===== AVAILABLE DATA

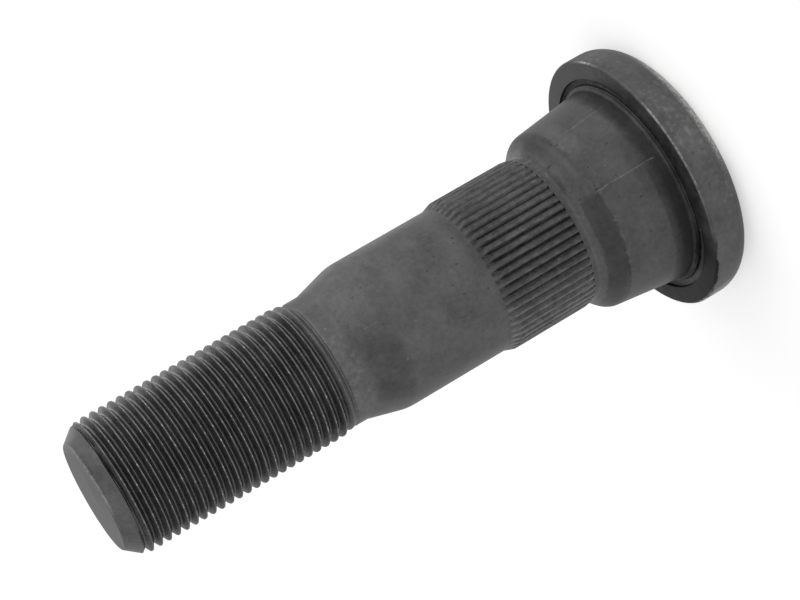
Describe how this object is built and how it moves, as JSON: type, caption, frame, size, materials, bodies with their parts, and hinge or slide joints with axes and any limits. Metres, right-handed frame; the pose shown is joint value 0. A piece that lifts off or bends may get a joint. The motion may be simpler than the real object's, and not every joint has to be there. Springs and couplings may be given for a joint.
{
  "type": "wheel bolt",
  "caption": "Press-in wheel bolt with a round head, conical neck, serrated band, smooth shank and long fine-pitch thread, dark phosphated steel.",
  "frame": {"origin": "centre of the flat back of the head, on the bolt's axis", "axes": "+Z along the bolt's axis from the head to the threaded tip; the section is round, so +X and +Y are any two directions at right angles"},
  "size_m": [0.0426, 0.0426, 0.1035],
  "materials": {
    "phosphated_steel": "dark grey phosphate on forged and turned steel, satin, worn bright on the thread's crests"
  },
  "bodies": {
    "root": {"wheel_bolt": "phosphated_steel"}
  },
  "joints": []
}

==========

(GIVEN PROBLEM)
Give only the number of lines in the material above that hold the word "bodies".

(ANSWER FOR THE TASK)
2